Pendahuluan
Pendidikan adalah proses memanusiakan manusia. Melalui pendidikan seorang individu didorong dan dituntun untuk semakin mengenal diri, kemampuan dan kelemahan yang dimilikinya, mampu mengaktualisasikan bahkan dan kemampuannya dan dapat berpartisipasi aktif dalam kehidupan sosial bermasyarakat.
Namun pertanyaannya bagaimana jika pendidikan itu digunakan sebagai alat untuk menindas, sebagai alat untuk menjadikan manusia sebagai objek untuk kepentingan pihak tertentu?
Pendidikan pada akhirnya kehilangan makna dan kehilangan nilai-nilai luhur yang disebabkan oleh sistem yang berpihak pada para penindas, kaum elit atau pihak-pihak-pihak yang berkuasa.
Pendidikan tidak lagi sebagai proses yang memanusiakan melainkan sebagai proses yang semakin mempertegas tindakan-tindakan dehumanisasi, yang menurunkan dan menghancurkan martabat manusia sebagai pribadi pada titik yang paling rendah.
Masalah ini kemudian membangkitkan kesadaran dan keprihatinan dari berbagai pihak salah satunya Paulo Freire. Freire secara tegas melontarkan kritik atas sistem pendidikan yang berlaku di Brazil pada masa hidupnya. Freire melihat bahwa sistem pendidikan gaya bank yang sedang diberlakukan pada saat itu, semakin memperburuk kondisi hidup masyarakat.

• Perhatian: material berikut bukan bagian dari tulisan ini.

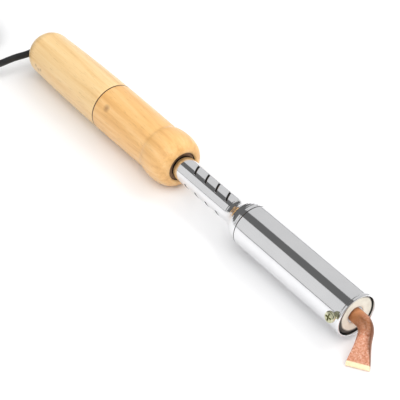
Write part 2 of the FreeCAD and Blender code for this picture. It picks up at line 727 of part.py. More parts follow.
def cord_ends():
    """The cord's jacket inside the handle and its two cores, up to the terminal block."""
    x = dim.rear_x + dim.cord_start
    cylinder("cord_inner", dim.cord_radius, dim.jacket_end - dim.cord_start, x, 0, dim.axis_height,
             AXIS_X)
    for name, sign in (("core_brown", 1), ("core_blue", -1)):
        core = doc.addObject("Part::Feature", name)
        start = Vector((dim.rear_x + dim.jacket_end).value, 1.15 * sign, dim.axis_height.value)
        end = Vector((dim.rear_x + dim.block_station).value, dim.terminal_offset.value * sign, start.z)
        along = end - start
        rod = Part.makeCylinder(dim.core_radius.value, along.Length + 2, start - along / along.Length,
                                along)
        keep = Part.makeBox(along.x, 20, 20, Vector(start.x, -10, start.z - 10))
        core.Shape = rod.common(keep)
    return ["cord_inner", "core_brown", "core_blue"]


def cord_grommet():
    return tube("cord_grommet", dim.rear_end + 1.2, dim.cord_start, dim.cord_radius, dim.cord_hole_radius)


# ---------------------------------------------------------------- cord outside the handle

def cord_route():
    """Points of the free cord, from inside the cord hole to the hank beside the iron."""
    x = dim.rear_x.value + dim.rear_end.value
    z = dim.axis_height.value
    return [Vector(*point) for point in (
        (x + 9.0, 0.0, z),
        (x + 3.4, 0.0, z),
        (x - 2.6, -1.4, z - 2.6),
        (x - 4.9, -8.0, z - 5.7),
        (x - 7.6, -18.5, z - 6.0),
        (x - 8.4, -31.0, z - 7.0),
        (x - 14.0, -42.5, z - 9.5),
        (x - 24.0, -49.5, z - 12.2),
        (x - 36.5, -51.4, z - 14.0),
        (x - 50.5, -48.8, z - 14.5),
        (x - 61.5, -46.2, z - 14.5),
    )]


def tail_route():
    """Points of the cord's far end, from the hank's top turn up to the plug's sleeve."""
    top = hank_top().value
    x = (dim.hank_x + dim.hank_half_length).value
    y = dim.hank_y.value
    return [Vector(*point) for point in (
        (x - 6.5, y + dim.hank_lane.value, top - 2.4),
        (x + 3.7, y + 13.9, top - 2.2),
        (x + 13.2, y + 6.2, top + 0.2),
        (x + 16.6, y - 4.5, top + 3.4),
        (x + 12.5, y - 13.5, top + 6.4),
        (x + 4.5, dim.plug_y.value, plug_axis_z().value),
        (dim.plug_rear_x.value + dim.relief_length.value, dim.plug_y.value, plug_axis_z().value),
    )]


def rounded_path(points):
    """Straight runs joined by tangent arcs that are as large as each pair of runs allows."""
    edges = []
    here = points[0]
    for before, corner, after in zip(points, points[1:], points[2:]):
        back = before - corner
        ahead = after - corner
        cut = 0.45 * min(back.Length, ahead.Length)
        half_turn = (math.pi - back.getAngle(ahead)) / 2
        radius = cut / math.tan(half_turn)
        back.normalize()
        ahead.normalize()
        start = corner + back * cut
        end = corner + ahead * cut
        inward = (back + ahead).normalize()
        middle = corner + inward * (radius / math.cos(half_turn) - radius)
        edges.append(Part.LineSegment(here, start).toShape())
        edges.append(Part.Arc(start, middle, end).toShape())
        print("cord bend radius %.1f mm" % radius)
        here = end
    edges.append(Part.LineSegment(here, points[-1]).toShape())
    return Part.Wire(edges)


def cord_tube(name, points):
    """A round tube along a route, with its volume checked against its length."""
    path = rounded_path(points)
    radius = dim.cord_radius.value
    ring = Part.Wire([Part.Circle(points[0], points[1] - points[0], radius).toShape()])
    solid = path.makePipeShell([ring], True, True)
    wanted = math.pi * radius ** 2 * path.Length
    if abs(solid.Volume - wanted) > 0.01 * wanted:
        raise RuntimeError(name + " has the wrong volume")
    cord = doc.addObject("Part::Feature", name)
    cord.Shape = solid
    print("%s %.1f mm long" % (name, path.Length))
    return cord


def free_cord():
    """The two stretches of cord that are not folded away."""
    cord_tube("power_cord", cord_route())
    cord_tube("plug_cord", tail_route())
    return ["power_cord", "plug_cord"]


def racetrack(half_length, radius):
    """A face of two straights joined by half circles, about the hank's middle, at z = 0."""
    x = dim.hank_x.value
    y = dim.hank_y.value
    corners = [Vector(x + sx * half_length, y + sy * radius, 0)
               for sx, sy in ((-1, -1), (1, -1), (1, 1), (-1, 1))]
    right = Vector(x + half_length + radius, y, 0)
    left = Vector(x - half_length - radius, y, 0)
    return Part.Face(Part.Wire([
        Part.LineSegment(corners[0], corners[1]).toShape(),
        Part.Arc(corners[1], right, corners[2]).toShape(),
        Part.LineSegment(corners[2], corners[3]).toShape(),
        Part.Arc(corners[3], left, corners[0]).toShape(),
    ]))


def cord_hank():
    """The folded cord as one solid, two turns side by side and three high, round its own two ends."""
    lane = dim.hank_lane.value
    cord = dim.cord_radius.value
    half_length = dim.hank_half_length.value
    rim = racetrack(half_length, lane + 3 * cord)
    hole = racetrack(half_length, lane - cord)
    lift = Vector(0, 0, dim.tie_thickness.value)
    hank = doc.addObject("Part::Feature", "cord_hank")
    solid = rim.cut(hole).extrude(Vector(0, 0, dim.hank_height.value)).translated(lift)
    hank.Shape = solid.cut([doc.getObject("power_cord").Shape, doc.getObject("plug_cord").Shape])
    return hank


def hank_tie():
    """A strap round the middle of the hank."""
    wide = (dim.hank_lane + dim.cord_radius * 3) * 2
    tie = dim.tie_thickness
    x = dim.tie_x - dim.tie_width * 0.5
    y = dim.hank_y - wide * 0.5
    outer = block("tie_outer", x, y - tie, 0, dim.tie_width, wide + tie * 2, dim.hank_height + tie * 2)
    inner = block("tie_inner", x - 1, y, tie, dim.tie_width + 2, wide, dim.hank_height)
    return cut_from("hank_tie", outer, [inner])


def hank_top():
    return dim.tie_thickness + dim.hank_height


def plug_axis_z():
    return hank_top() + dim.plug_height * 0.5


def plug_body():
    body = doc.addObject("PartDesign::Body", "plug_body")
    sketch = new_sketch(body, "plug_section", "YZ_Plane")
    half_w = dim.plug_width * 0.5
    half_h = dim.plug_height * 0.5
    corner = dim.plug_corner
    draw_outline(sketch, [
        (half_w, corner - half_h, ), (half_w, half_h - corner, corner),
        (half_w - corner, half_h), (corner - half_w, half_h, corner),
        (half_w * -1, half_h - corner), (half_w * -1, corner - half_h, corner),
        (corner - half_w, half_h * -1), (half_w - corner, half_h * -1, corner),
    ])
    pad = body.newObject("PartDesign::Pad", "plug_pad")
    pad.Profile = sketch
    pad.Reversed = True
    bind(pad, "Length", dim.plug_length)
    bind(body, "Placement.Base.x", dim.plug_rear_x)
    bind(body, "Placement.Base.y", dim.plug_y)
    bind(body, "Placement.Base.z", plug_axis_z())
    return body


def plug_pins():
    """Two flat contact blades, each with its hole near the end."""
    front = dim.plug_rear_x - dim.plug_length - dim.blade_pin_length
    pins = []
    for side, sign in (("left", 1), ("right", -1)):
        y = dim.plug_y + dim.blade_pin_spacing * (0.5 * sign)
        pin = block("blade_" + side, front, y - dim.blade_pin_thickness * 0.5,
                    plug_axis_z() - dim.blade_pin_height * 0.5, dim.blade_pin_length,
                    dim.blade_pin_thickness, dim.blade_pin_height)
        hole = cylinder("blade_hole_" + side, 1.6, 6, front + 4.2, y - 3, plug_axis_z(),
                        Vector(0, 1, 0))
        pins.append(cut_from("blade_pin_" + side, pin, [hole]))
    return group("plug_pins", pins)


def plug_relief():
    """Tapered moulded sleeve where the cord enters the plug."""
    cone = doc.addObject("Part::Cone", "relief_cone")
    bind(cone, "Radius1", dim.relief_radius)
    bind(cone, "Radius2", dim.cord_radius + 0.8)
    bind(cone, "Height", dim.relief_length)
    cone.Placement = Placement(Vector(), Rotation(AXIS_Z, AXIS_X))
    bind(cone, "Placement.Base.x", dim.plug_rear_x)
    bind(cone, "Placement.Base.y", dim.plug_y)
    bind(cone, "Placement.Base.z", plug_axis_z())
    cone.Label = "plug_relief"
    return cone


# ---------------------------------------------------------------- build, check and write

def build():
    """Makes every sub-part and returns their labels."""
    makers = (handle_rear_cap, handle_front, cap_pins, insulating_bush, shank_tube, retaining_washer,
              barrel, bit_sleeve, heating_winding, heater_wraps, end_bush, end_disc, heater_leads,
              clamp_screw, clamp_nut, copper_tip, terminal_block, terminal_screws,
              cord_clamp, cord_ends, cord_grommet, free_cord, cord_hank, hank_tie, plug_body,
              plug_pins, plug_relief)
    labels = []
    for maker in makers:
        made = maker()
        labels += made if isinstance(made, list) else [made.Label]
    return labels


def check(labels):
    for thing in doc.Objects:
        if "Invalid" in thing.State or "Error" in thing.State:
            raise RuntimeError("%s failed: %s" % (thing.Label, thing.State))
    for label in labels:
        shape = doc.getObjectsByLabel(label)[0].Shape
        if shape.isNull() or not shape.isValid() or not shape.Solids:
            raise RuntimeError(label + " has no valid shape")


def write(labels):
    os.makedirs(OUT, exist_ok=True)
    for label in labels:
        doc.getObjectsByLabel(label)[0].Shape.exportStep(os.path.join(OUT, label + ".step"))


subparts = build()
doc.recompute()
check(subparts)
write(subparts)
print("%d sub-parts" % len(subparts))
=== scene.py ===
"""A mains soldering iron lying on a pale table: turned wooden handle, chromed heater barrel, bent copper bit.

Lengths in this script are millimetres until a mesh or curve is made, which is in metres. X is the distance
from the middle of the iron's outline. A station is measured along the iron and is 2 at the rear end of the
handle.
"""

import bpy
import math
from mathutils import Matrix, Vector


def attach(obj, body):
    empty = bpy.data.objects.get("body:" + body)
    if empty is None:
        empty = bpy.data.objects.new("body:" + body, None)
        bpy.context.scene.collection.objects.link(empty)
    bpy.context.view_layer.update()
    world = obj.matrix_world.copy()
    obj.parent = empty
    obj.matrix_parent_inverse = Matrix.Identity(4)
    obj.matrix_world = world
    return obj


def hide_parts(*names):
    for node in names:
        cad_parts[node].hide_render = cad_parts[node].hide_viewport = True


MM = 0.001
REAR = -178.9
REAR_END = 2.0
AXIS = 17.9
SCREW_STATION = 326.3
SCREW_ROLL = math.radians(69)
BEND_STATION = 339.5
BEND_ANGLE = math.radians(66.3)
BEND_ROLL = math.radians(42.0)
BLADE_THICKNESS = 3.2
BEVEL_LENGTH = 2.7
BEVEL_DROP = 2.2
HANK = Vector((-259.5, -27.0, 0.0))
HANK_HALF = 27.5
LANES = (14.4, 19.2)
CORD_RADIUS = 2.4
HANK_TOP = 15.4
PLUG = Vector((-254.5, -43.8, HANK_TOP + 7.75))
TIE_X = -242.5

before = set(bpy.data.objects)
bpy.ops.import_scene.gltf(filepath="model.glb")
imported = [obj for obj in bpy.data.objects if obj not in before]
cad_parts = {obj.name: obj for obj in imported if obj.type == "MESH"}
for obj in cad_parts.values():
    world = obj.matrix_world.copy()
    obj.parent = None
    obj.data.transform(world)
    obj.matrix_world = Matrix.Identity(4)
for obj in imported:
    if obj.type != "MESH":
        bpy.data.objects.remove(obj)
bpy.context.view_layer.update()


# ---------------------------------------------------------------- materials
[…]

Skripsi ini merupakan sebuah penelusuran atas gagasan-gagasan dan kritik Paulo Freire mengenai pendidikan. Secara khusus gagasan pedagogi kritis yang kemudian diaktualkan dalam sistem pendidikan "hadap masalah" sebagai sistem pendidikan alternatif untuk menggantikan sistem pendidikan tradisional, sistem pendidikan "gaya bank." Pedagogi kritis sebagai pedagogi pembebasan yang memperjuangkan dan mengangkat nilai-nilai humanisme.
ISI
Paulo Freire tokoh pendidikan Brazil lahir pada 19 September 1921 di Recife Brazil dari pasangan Joaquim Temistocles dari Rio Grande do Norte seorang polisi militer dan Edeltrus Neves Freire dari daerah Pernambuco seorang ibu rumah tangga.[1] Freire dibesarkan dan dididik dalam keluarga sederhana yang menekankan nilai-nilai cinta kasih, kelemahlembutan, sikap peduli dan mengedepankan dialog dalam relasi dengan orang lain.[2] Tahun 1930 ketika Brazil kembali mengalami krisis ekonomi yang hebat, Freire menyaksikan dan mengalami sendiri pederitaan atas krisis tersebut. Penderitaan yang dialaminya ini memotivasi Freire dan ia bersumpah mengabdikan seluruh hidupnya untuk berjuang melawan kelaparan, agar dikemudian hari anak-anak lain tidak mengalami nasib yang sama dengan yang dialaminya.
Krisis tersebut membuat Freire harus berhenti sekolah dan bekerja untuk memenuhi kebutuhan ekonomi dan finansial keluarganya. Setahun kemudian Freire kembali melanjutkan pendidikannya. Tahun 1959 Freire menyelesaikan pendidikannya dan diangkat menjadi profesor dalam bidang sejarah dan filsafat pendidikan di Universitas Pernambuco.[3] Tahun 1960 Freire diangkat menjadi Direktur Pelayanan Extension Kultural Universitas Recife. Sejak saat itu karier akademiknya terus meningkat, sampai pernah diangkat menjadi penasihat khusus Kantor Pendidikan Dewan Gereja se-dunia dan Ketua Komite Eksekutif Institut d' Action Culturelle (IDAC) yang berpusat di Jenewa.[4] Freire juga pernah mengalami hidup sebagai tahanan penjara. Daniel Schugurensky mencatat, Freire pernah berada dalam masa pengasingan di tiga negara selama lima belas tahun.[5]